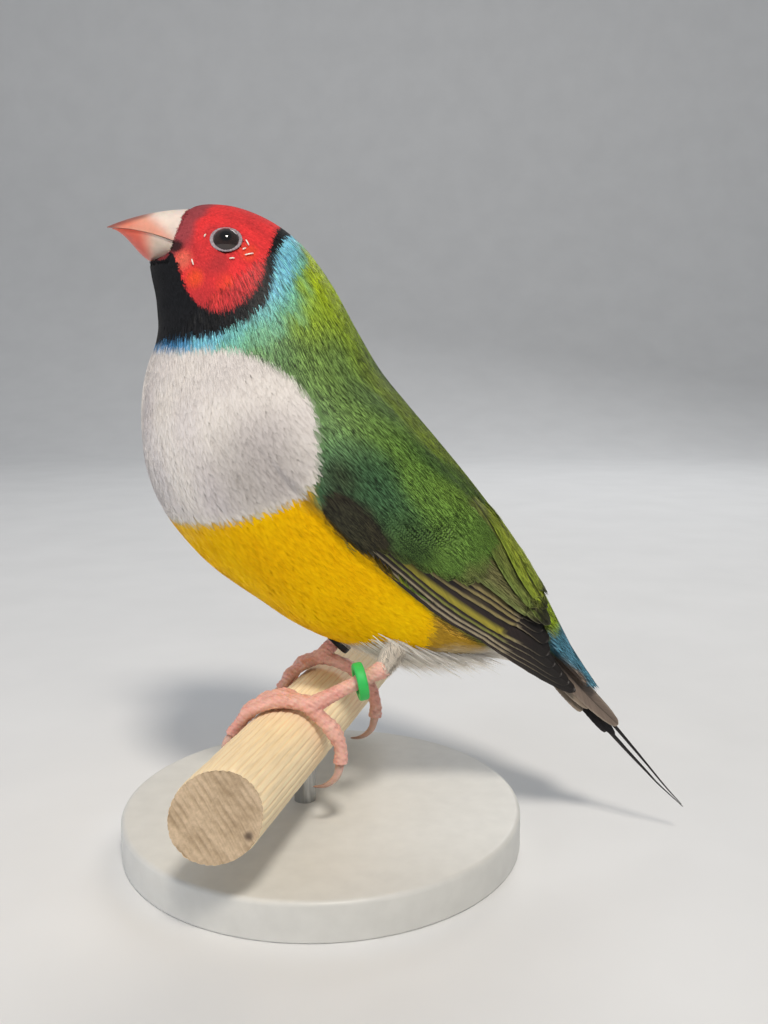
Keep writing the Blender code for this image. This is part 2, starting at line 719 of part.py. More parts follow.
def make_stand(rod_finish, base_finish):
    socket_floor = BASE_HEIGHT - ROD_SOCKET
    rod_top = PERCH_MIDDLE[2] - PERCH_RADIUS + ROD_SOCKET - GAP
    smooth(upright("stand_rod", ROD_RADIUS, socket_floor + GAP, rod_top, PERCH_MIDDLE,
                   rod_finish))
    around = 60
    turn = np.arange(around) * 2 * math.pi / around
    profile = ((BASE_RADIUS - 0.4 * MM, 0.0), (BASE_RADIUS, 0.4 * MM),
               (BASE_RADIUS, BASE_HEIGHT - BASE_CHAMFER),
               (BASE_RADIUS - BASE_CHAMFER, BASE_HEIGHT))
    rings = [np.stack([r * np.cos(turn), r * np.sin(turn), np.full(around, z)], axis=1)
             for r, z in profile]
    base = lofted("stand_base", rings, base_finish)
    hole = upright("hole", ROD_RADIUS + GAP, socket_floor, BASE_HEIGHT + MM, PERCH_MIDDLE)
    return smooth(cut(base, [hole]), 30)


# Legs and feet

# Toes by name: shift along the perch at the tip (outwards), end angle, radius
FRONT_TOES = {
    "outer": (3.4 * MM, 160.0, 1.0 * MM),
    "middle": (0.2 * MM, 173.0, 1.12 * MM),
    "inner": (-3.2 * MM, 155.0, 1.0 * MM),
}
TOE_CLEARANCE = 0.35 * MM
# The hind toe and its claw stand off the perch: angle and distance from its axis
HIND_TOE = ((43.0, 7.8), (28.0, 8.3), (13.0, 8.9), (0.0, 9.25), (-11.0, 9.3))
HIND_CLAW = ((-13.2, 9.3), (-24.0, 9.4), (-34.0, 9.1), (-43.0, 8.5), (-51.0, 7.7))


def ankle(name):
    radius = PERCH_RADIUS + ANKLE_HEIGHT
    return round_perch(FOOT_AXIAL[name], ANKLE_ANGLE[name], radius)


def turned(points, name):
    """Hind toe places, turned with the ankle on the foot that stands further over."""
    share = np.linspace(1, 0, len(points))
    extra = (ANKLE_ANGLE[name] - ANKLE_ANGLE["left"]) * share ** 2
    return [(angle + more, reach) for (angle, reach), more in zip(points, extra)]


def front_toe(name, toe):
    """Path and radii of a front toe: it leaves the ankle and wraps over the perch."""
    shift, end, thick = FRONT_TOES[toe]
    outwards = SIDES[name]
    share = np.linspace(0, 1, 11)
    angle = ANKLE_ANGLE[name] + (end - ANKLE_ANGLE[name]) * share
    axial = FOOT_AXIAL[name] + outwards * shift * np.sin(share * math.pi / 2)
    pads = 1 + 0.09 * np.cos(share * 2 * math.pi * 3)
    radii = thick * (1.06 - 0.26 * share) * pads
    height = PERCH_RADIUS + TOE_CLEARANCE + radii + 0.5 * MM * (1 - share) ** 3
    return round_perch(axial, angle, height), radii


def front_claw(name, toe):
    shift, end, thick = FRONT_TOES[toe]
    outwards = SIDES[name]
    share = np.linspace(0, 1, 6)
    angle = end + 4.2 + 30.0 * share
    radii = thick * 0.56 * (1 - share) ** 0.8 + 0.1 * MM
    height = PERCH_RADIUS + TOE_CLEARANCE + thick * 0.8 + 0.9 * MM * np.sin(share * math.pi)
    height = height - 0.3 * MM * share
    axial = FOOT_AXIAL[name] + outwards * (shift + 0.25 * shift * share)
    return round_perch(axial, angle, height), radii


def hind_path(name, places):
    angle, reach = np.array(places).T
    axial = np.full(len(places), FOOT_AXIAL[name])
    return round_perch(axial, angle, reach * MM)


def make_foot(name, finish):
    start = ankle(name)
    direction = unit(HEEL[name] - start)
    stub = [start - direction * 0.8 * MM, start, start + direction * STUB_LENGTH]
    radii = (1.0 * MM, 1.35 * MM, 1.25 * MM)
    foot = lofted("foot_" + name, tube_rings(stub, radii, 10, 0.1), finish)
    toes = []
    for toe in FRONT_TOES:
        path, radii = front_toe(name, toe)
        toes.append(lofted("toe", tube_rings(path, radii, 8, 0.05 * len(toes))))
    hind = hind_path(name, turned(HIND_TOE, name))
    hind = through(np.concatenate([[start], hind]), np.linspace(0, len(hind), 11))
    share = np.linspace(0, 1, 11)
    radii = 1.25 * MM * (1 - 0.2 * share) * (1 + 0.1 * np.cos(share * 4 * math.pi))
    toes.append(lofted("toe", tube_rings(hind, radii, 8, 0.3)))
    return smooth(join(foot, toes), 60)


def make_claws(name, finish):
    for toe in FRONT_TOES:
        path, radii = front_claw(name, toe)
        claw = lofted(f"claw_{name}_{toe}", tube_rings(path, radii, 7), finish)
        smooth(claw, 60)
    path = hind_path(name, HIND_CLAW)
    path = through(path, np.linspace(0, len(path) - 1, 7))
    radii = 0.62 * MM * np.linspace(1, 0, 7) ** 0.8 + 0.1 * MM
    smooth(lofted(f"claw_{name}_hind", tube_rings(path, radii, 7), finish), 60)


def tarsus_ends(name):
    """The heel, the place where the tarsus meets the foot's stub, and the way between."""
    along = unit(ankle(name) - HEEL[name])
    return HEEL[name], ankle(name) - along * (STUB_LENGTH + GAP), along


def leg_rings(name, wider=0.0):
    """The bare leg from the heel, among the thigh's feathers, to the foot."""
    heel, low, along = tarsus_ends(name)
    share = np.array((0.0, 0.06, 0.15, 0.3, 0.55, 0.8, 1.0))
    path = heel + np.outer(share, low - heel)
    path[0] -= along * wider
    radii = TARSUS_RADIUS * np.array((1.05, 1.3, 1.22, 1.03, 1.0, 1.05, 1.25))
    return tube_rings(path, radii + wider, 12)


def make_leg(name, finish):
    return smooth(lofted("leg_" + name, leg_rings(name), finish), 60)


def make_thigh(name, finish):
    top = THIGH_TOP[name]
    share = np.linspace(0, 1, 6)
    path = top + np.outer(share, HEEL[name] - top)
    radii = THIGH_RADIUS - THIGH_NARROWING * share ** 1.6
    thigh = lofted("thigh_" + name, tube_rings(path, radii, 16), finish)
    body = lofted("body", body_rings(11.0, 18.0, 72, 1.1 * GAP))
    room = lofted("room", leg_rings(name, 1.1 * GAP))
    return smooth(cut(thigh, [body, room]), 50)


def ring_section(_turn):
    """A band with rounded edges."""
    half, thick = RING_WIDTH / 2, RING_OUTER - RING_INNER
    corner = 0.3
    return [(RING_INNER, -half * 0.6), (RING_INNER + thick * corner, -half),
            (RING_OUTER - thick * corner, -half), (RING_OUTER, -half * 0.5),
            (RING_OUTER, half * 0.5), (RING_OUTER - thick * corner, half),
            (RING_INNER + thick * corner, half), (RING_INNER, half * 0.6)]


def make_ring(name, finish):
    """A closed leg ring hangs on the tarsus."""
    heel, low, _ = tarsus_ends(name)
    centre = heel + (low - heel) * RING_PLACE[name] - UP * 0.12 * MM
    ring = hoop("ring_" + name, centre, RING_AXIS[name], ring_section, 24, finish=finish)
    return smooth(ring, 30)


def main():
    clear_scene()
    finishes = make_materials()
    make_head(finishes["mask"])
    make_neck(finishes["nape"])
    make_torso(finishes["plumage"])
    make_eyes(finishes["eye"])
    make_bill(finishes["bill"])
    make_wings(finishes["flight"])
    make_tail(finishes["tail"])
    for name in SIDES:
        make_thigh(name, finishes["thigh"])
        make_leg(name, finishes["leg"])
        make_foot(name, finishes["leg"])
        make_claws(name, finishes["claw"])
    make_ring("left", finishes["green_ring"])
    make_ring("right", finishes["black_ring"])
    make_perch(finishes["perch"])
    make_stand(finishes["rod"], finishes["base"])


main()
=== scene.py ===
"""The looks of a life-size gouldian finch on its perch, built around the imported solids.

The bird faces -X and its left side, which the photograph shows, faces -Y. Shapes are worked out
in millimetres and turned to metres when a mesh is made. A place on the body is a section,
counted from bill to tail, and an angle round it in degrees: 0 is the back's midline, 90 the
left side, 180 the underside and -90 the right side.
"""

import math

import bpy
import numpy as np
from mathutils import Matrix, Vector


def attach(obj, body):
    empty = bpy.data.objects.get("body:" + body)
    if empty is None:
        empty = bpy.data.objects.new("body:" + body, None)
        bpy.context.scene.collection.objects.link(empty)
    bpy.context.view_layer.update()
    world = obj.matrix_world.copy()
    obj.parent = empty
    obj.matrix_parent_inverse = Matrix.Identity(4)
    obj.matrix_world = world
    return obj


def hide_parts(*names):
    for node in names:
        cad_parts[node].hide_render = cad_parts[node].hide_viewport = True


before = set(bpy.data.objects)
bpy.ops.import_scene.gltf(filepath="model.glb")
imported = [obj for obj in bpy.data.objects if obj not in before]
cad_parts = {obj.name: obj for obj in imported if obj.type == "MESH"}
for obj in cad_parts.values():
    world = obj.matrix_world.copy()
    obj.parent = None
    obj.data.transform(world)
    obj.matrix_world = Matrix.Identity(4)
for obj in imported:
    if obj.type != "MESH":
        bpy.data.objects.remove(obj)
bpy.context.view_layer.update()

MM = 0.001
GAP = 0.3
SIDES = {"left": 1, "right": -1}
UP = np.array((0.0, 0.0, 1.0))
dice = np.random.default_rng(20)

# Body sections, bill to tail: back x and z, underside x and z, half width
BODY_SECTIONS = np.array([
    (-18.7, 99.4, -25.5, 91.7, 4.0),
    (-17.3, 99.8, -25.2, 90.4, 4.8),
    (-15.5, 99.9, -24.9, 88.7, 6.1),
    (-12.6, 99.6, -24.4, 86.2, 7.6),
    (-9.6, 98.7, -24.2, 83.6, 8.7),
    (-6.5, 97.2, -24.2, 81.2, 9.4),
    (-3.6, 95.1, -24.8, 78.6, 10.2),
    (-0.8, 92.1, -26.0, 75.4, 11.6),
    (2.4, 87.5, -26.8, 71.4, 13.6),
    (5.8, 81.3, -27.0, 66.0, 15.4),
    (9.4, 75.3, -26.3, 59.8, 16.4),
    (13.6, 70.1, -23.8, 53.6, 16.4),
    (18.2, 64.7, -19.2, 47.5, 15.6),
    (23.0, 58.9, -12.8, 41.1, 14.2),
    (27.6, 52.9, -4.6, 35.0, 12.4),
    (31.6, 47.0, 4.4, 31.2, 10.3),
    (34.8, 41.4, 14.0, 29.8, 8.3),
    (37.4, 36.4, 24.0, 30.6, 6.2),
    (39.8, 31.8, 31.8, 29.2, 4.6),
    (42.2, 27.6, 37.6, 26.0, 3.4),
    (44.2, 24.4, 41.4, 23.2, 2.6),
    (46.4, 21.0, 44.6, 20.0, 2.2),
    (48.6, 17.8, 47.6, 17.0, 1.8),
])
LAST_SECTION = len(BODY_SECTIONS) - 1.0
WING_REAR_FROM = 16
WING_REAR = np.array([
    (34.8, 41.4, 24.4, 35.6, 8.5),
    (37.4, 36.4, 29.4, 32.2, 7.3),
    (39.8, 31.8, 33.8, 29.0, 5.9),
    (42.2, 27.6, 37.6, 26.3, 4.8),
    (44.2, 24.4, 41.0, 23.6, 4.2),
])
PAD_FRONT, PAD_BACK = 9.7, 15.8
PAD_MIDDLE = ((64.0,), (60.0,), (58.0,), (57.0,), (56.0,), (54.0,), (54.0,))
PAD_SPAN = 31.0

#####

* **The task**: Quote word for word the lines from the line holding "return [(RING_INNER, -half" through the line holding "cad_parts[node].hide_render = cad_parts[node].hide_viewport"; include both of those lines and add nothing.

* **Written reply**:
    return [(RING_INNER, -half * 0.6), (RING_INNER + thick * corner, -half),
            (RING_OUTER - thick * corner, -half), (RING_OUTER, -half * 0.5),
            (RING_OUTER, half * 0.5), (RING_OUTER - thick * corner, half),
            (RING_INNER + thick * corner, half), (RING_INNER, half * 0.6)]


def make_ring(name, finish):
    """A closed leg ring hangs on the tarsus."""
    heel, low, _ = tarsus_ends(name)
    centre = heel + (low - heel) * RING_PLACE[name] - UP * 0.12 * MM
    ring = hoop("ring_" + name, centre, RING_AXIS[name], ring_section, 24, finish=finish)
    return smooth(ring, 30)


def main():
    clear_scene()
    finishes = make_materials()
    make_head(finishes["mask"])
    make_neck(finishes["nape"])
    make_torso(finishes["plumage"])
    make_eyes(finishes["eye"])
    make_bill(finishes["bill"])
    make_wings(finishes["flight"])
    make_tail(finishes["tail"])
    for name in SIDES:
        make_thigh(name, finishes["thigh"])
        make_leg(name, finishes["leg"])
        make_foot(name, finishes["leg"])
        make_claws(name, finishes["claw"])
    make_ring("left", finishes["green_ring"])
    make_ring("right", finishes["black_ring"])
    make_perch(finishes["perch"])
    make_stand(finishes["rod"], finishes["base"])


main()
=== scene.py ===
"""The looks of a life-size gouldian finch on its perch, built around the imported solids.

The bird faces -X and its left side, which the photograph shows, faces -Y. Shapes are worked out
in millimetres and turned to metres when a mesh is made. A place on the body is a section,
counted from bill to tail, and an angle round it in degrees: 0 is the back's midline, 90 the
left side, 180 the underside and -90 the right side.
"""

import math

import bpy
import numpy as np
from mathutils import Matrix, Vector


def attach(obj, body):
    empty = bpy.data.objects.get("body:" + body)
    if empty is None:
        empty = bpy.data.objects.new("body:" + body, None)
        bpy.context.scene.collection.objects.link(empty)
    bpy.context.view_layer.update()
    world = obj.matrix_world.copy()
    obj.parent = empty
    obj.matrix_parent_inverse = Matrix.Identity(4)
    obj.matrix_world = world
    return obj


def hide_parts(*names):
    for node in names:
        cad_parts[node].hide_render = cad_parts[node].hide_viewport = True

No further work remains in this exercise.